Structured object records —
— begin —
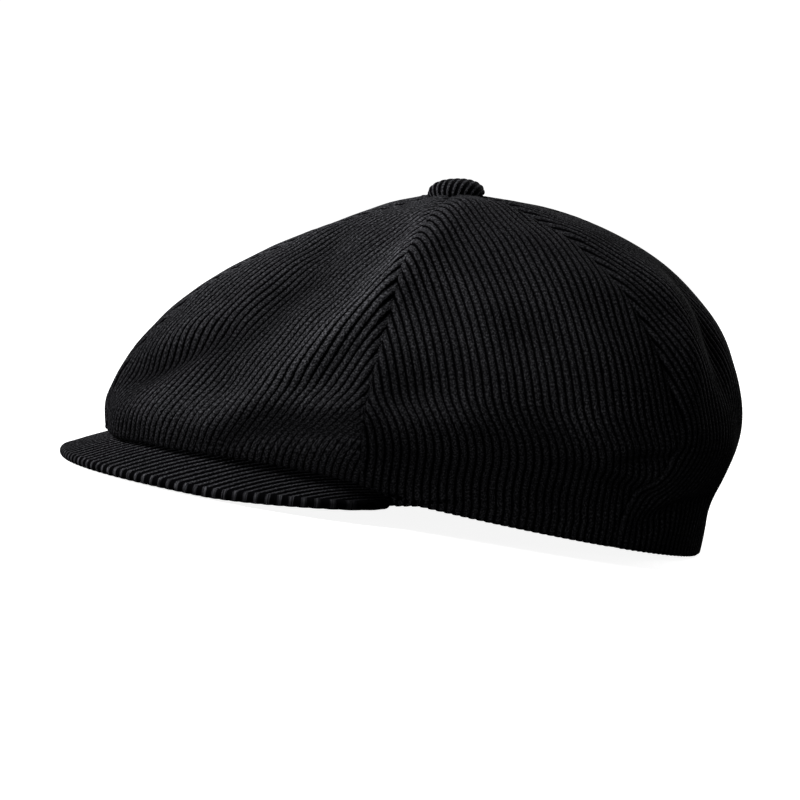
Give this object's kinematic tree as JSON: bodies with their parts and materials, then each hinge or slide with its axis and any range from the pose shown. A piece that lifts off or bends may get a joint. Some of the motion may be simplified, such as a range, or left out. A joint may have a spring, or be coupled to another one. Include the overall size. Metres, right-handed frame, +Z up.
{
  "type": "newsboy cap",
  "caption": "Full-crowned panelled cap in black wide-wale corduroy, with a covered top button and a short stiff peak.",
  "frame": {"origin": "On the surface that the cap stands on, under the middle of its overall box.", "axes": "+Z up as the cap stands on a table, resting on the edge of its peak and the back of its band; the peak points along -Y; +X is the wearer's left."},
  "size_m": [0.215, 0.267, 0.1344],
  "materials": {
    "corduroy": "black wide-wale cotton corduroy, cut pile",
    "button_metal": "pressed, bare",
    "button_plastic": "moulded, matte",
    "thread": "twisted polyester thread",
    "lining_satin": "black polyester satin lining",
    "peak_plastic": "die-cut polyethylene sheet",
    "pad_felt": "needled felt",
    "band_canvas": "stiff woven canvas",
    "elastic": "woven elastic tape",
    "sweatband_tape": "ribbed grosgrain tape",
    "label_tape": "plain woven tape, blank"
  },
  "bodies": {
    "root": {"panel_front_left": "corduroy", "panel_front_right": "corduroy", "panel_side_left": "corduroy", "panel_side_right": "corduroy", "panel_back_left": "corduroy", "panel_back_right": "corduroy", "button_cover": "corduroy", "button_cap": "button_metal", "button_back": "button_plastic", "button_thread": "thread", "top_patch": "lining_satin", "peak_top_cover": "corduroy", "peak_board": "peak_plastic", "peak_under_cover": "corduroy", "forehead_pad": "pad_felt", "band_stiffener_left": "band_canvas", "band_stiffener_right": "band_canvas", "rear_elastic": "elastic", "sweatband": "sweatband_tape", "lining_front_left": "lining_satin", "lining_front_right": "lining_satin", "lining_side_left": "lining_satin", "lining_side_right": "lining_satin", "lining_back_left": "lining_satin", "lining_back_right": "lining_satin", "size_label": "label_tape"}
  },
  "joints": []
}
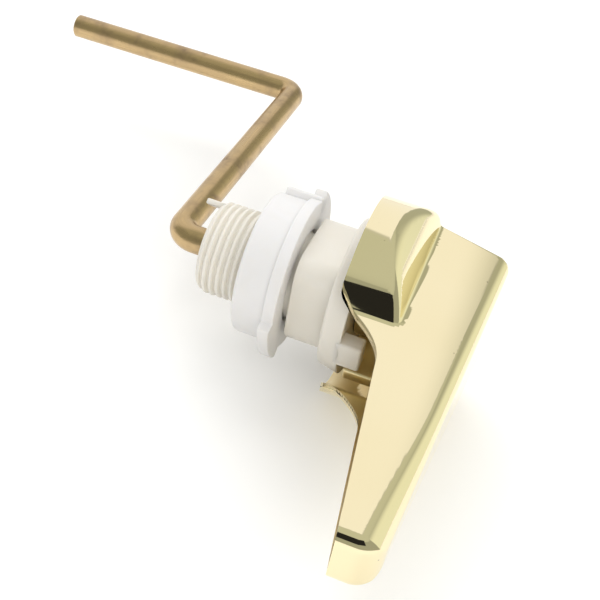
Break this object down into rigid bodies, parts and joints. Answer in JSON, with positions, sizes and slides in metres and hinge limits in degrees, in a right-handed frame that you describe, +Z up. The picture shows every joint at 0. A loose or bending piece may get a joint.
— end —
Goal —
Word for word, restate all of the data shown above.

Exercise solution —
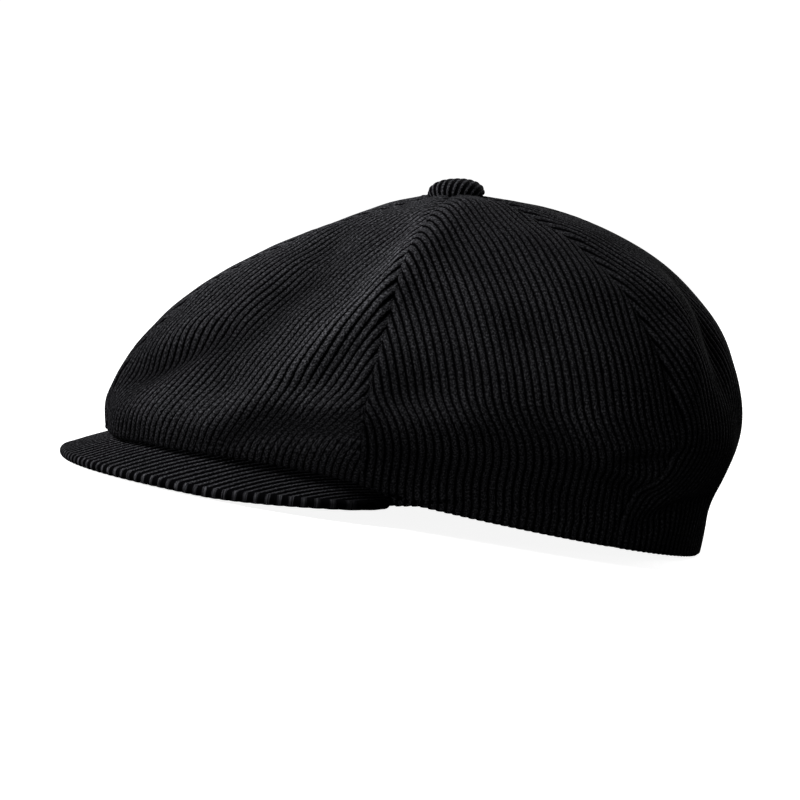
Give this object's kinematic tree as JSON: bodies with their parts and materials, then each hinge or slide with its axis and any range from the pose shown. A piece that lifts off or bends may get a joint. Some of the motion may be simplified, such as a range, or left out. A joint may have a spring, or be coupled to another one. Include the overall size. Metres, right-handed frame, +Z up.
{
  "type": "newsboy cap",
  "caption": "Full-crowned panelled cap in black wide-wale corduroy, with a covered top button and a short stiff peak.",
  "frame": {"origin": "On the surface that the cap stands on, under the middle of its overall box.", "axes": "+Z up as the cap stands on a table, resting on the edge of its peak and the back of its band; the peak points along -Y; +X is the wearer's left."},
  "size_m": [0.215, 0.267, 0.1344],
  "materials": {
    "corduroy": "black wide-wale cotton corduroy, cut pile",
    "button_metal": "pressed, bare",
    "button_plastic": "moulded, matte",
    "thread": "twisted polyester thread",
    "lining_satin": "black polyester satin lining",
    "peak_plastic": "die-cut polyethylene sheet",
    "pad_felt": "needled felt",
    "band_canvas": "stiff woven canvas",
    "elastic": "woven elastic tape",
    "sweatband_tape": "ribbed grosgrain tape",
    "label_tape": "plain woven tape, blank"
  },
  "bodies": {
    "root": {"panel_front_left": "corduroy", "panel_front_right": "corduroy", "panel_side_left": "corduroy", "panel_side_right": "corduroy", "panel_back_left": "corduroy", "panel_back_right": "corduroy", "button_cover": "corduroy", "button_cap": "button_metal", "button_back": "button_plastic", "button_thread": "thread", "top_patch": "lining_satin", "peak_top_cover": "corduroy", "peak_board": "peak_plastic", "peak_under_cover": "corduroy", "forehead_pad": "pad_felt", "band_stiffener_left": "band_canvas", "band_stiffener_right": "band_canvas", "rear_elastic": "elastic", "sweatband": "sweatband_tape", "lining_front_left": "lining_satin", "lining_front_right": "lining_satin", "lining_side_left": "lining_satin", "lining_side_right": "lining_satin", "lining_back_left": "lining_satin", "lining_back_right": "lining_satin", "size_label": "label_tape"}
  },
  "joints": []
}
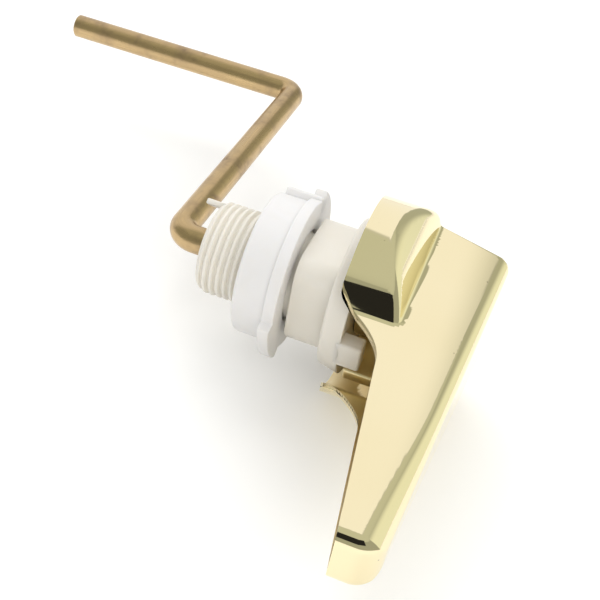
Break this object down into rigid bodies, parts and joints. Answer in JSON, with positions, sizes and slides in metres and hinge limits in degrees, in a right-handed frame that you describe, +Z up. The picture shows every joint at 0. A loose or bending piece may get a joint.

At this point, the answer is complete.